### EXERCISE AIM
Begin at the first line below and copy each line exactly, ending with the line where "return min(max(share, 0.0), 1.0)" appears.

### SUPPLIED DATA

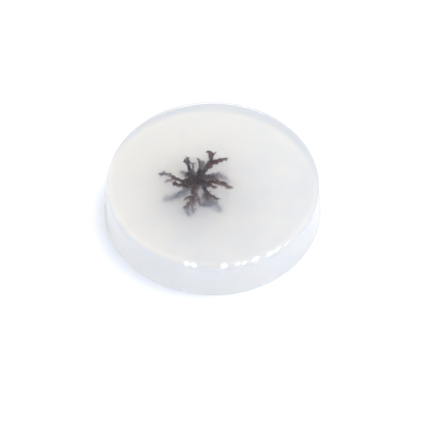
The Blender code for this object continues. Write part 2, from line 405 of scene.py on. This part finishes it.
def deepness(point):
    """From 0, near the polished face, to 1, deep in the stone, for a point in millimetres."""
    share = (THICKNESS / MM - point.z - DEEP_FROM_MM) / (DEEP_TO_MM - DEEP_FROM_MM)
    return min(max(share, 0.0), 1.0)


def under_face(point, radius):
    """The point, sunk where a rod of this radius would come too near the polished face."""
    return Vector((point.x, point.y, min(point.z, THICKNESS / MM - FACE_COVER_MM - radius)))


def mossy_shoots(mesh, growth, draw):
    """Rods of forked shoots over a mesh in millimetres, as (start, end, radius, radius at end)."""
    rods = []
    crowd = growth.shoots * MM * MM
    longest = growth.reach / MM
    thickest = growth.shoot_girth / MM
    mesh.calc_loop_triangles()
    for triangle in mesh.loop_triangles:
        corners = [mesh.vertices[index].co for index in triangle.vertices]
        count = int(triangle.area * crowd + draw.random())
        for _ in range(count):
            foot = point_on(corners, draw)
            reach = longest * draw.uniform(SHORTEST_SHOOT, 1.0) * (1.0 + DEEP_REACH * deepness(foot))
            heading = (triangle.normal + scatter(draw) * SHOOT_LEAN).normalized()
            thick = thickest * draw.uniform(THINNEST_SHOOT, 1.0)
            tip = under_face(foot + heading * reach, thick)
            rods.append((foot, tip, thick, thick * FORK_TAPER))
            side = (heading + scatter(draw) * FORK_LEAN).normalized()
            end = under_face(tip + side * reach * SHOOT_FORK, thick)
            rods.append((tip, end, thick * FORK_TAPER, thick * TIP_TAPER))
    return rods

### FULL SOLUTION
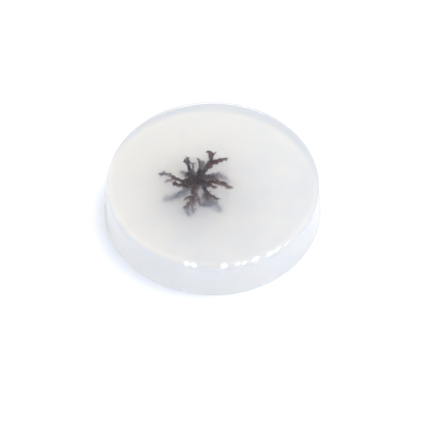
The Blender code for this object continues. Write part 2, from line 405 of scene.py on. This part finishes it.
def deepness(point):
    """From 0, near the polished face, to 1, deep in the stone, for a point in millimetres."""
    share = (THICKNESS / MM - point.z - DEEP_FROM_MM) / (DEEP_TO_MM - DEEP_FROM_MM)
    return min(max(share, 0.0), 1.0)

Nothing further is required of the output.